Tout cet arsenal juridique vient renforcer le règlement européen DSA (Digital Services Act), qui encadre les activités des plate-formes, et en particulier celles des GAFAM. À cet égard, Marc-Antoine Brillant pointe « l’immense responsabilité » des plate-formes . « Elles sont un des maillons d’une campagne de désinformation car elles hébergent le débat et, parce que le débat y est hébergé, c’est une fabrique de l’opinion par l’algorithmie », affirme-t-il. Je suis un fervent croyant que le DSA, par sa mise en œuvre, devait changer la donne ».
Favoriser la transparence
Il met également en avant l’importance de la transparence dans la lutte de l’État contre les campagnes de désinformation en citant l’exemple des étoiles de David, opération qui s’est déroulée sur le territoire national, avec un volet physique et un volet numérique. Le contexte en est la guerre au Proche Orient. En juin 2023, Viginum publie un premier rapport sur le réseau russe Recent Reliable News (RRN/Doppelgänger). Puis, début novembre, il détecte l’activation d’un réseau de 1095 bots sur la plate-forme X, qui va amplifier la visibilité de deux photos de tags représentant des étoiles de David dans le 10ème arrondissement de Paris.

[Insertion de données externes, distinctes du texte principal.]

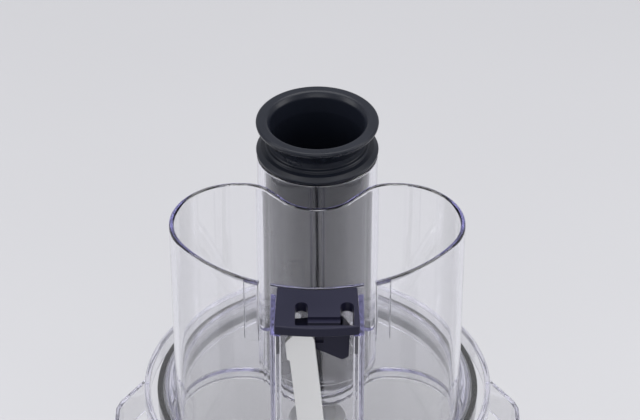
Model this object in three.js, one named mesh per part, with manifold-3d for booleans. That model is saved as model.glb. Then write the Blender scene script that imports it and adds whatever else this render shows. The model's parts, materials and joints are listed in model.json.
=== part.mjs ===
// A bench-top food processor with a wide kidney-shaped feed chute and a small round feed tube.
// Millimetres, +Z up. Every part is drawn about the bowl's own vertical axis, with the handle at
// the front (-Y), and the finished machine is then set back so that the origin is under the
// middle of its footprint, on the surface that its feet stand on.
import * as THREE from "three";
import { mergeVertices } from "three/addons/utils/BufferGeometryUtils.js";
import Module from "manifold-3d";

const wasm = await Module();
wasm.setup();

// ---------------------------------------------------------------- driving dimensions
const GAP = 0.3; // air between two pieces that touch
const WALL = 2.4; // clear mouldings
const RIM_Z = 272; // top of the cover's rim
const DECK_Z = 118; // top of the motor base
const FOOT_H = 10;

const BASE = { halfWidth: 102, front: -116, rear: 118, corner: 46, wall: 3.2 };
const HANDLE_FRONT = -156;
const INLET_DEPTH = 4; // how far the power inlet stands out of the rear wall

const COVER = { rim: 90.9, skirt: 88.5, deck: 76, rise: 4, plug: 78.6, depth: 13 };
const CHUTE = {
  top: RIM_Z + 123.5,
  bottom: RIM_Z - 2.1,
  front: 81, // radius of its front wall about the bowl's axis
  halfWidth: 72.8,
  back: 6.3, // how far its two lobes reach behind the bowl's axis
  notchFloor: -15.3,
  notchRadius: 21,
  shoulderRadius: 18,
};
const TUBE = { y: 24.5, outer: 30.6, inner: 27.6, top: RIM_Z + 129.8, bottom: RIM_Z - 2.1 };
const HOUSING = { halfWidth: 22.2, inner: 19.7, lip: 17, front: 111.4, top: RIM_Z + 118.2 };
const CAP = { halfWidth: 20.1, back: 81.5, front: 111.4, top: RIM_Z + 123.9, thick: 5.2 };
const STRIP = { width: 12.7, thick: 3, y: -103.5, topX: -8.1, bottomX: 4.2 };
const PUSHER = { body: 26.2, wall: 2.2, flange: 31, bottom: RIM_Z - 7 };
const BOWL = { top: RIM_Z - 2.7, rim: 84.2, wall: 3, floor: 126, foot: DECK_Z + 0.3, tube: 13.5, bore: 11 };
const SHAFT = { radius: 6.5, top: 214 };

const AXIS_Y = -(HANDLE_FRONT + BASE.rear + INLET_DEPTH) / 2; // bowl's axis behind the origin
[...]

« Ça nous a interpellé car cette volonté d’amplification totalement artificielle arrivait à un moment où il n’y avait pas de sujet sur l’étoile de David dans les médias, explique-t-il. La temporalité et l’activation de ces 1095 bots, qu’on avait reliés au dispositif RNN, étaient un marqueur fort d’une opération d’ingérence étrangère. Compte-tenu de la sensibilité du contexte, nous avons choisi avec le Quai d’Orsay de dénoncer cette opération très en amont, assez rapidement ». Ce qui a été acté dans les 72 heures avec la publication d’un communiqué de presse. « Dénoncer est maintenant une ligne très forte de nos autorités politiques. Ce qui nous anime est de mettre de la lumière sur des gens qui veulent rester cachés. Quand on est une démocratie et qu’on fonctionne comme un État de droit, le meilleur levier est la transparence parce qu’on rend des comptes aux citoyens », conclue-t-il.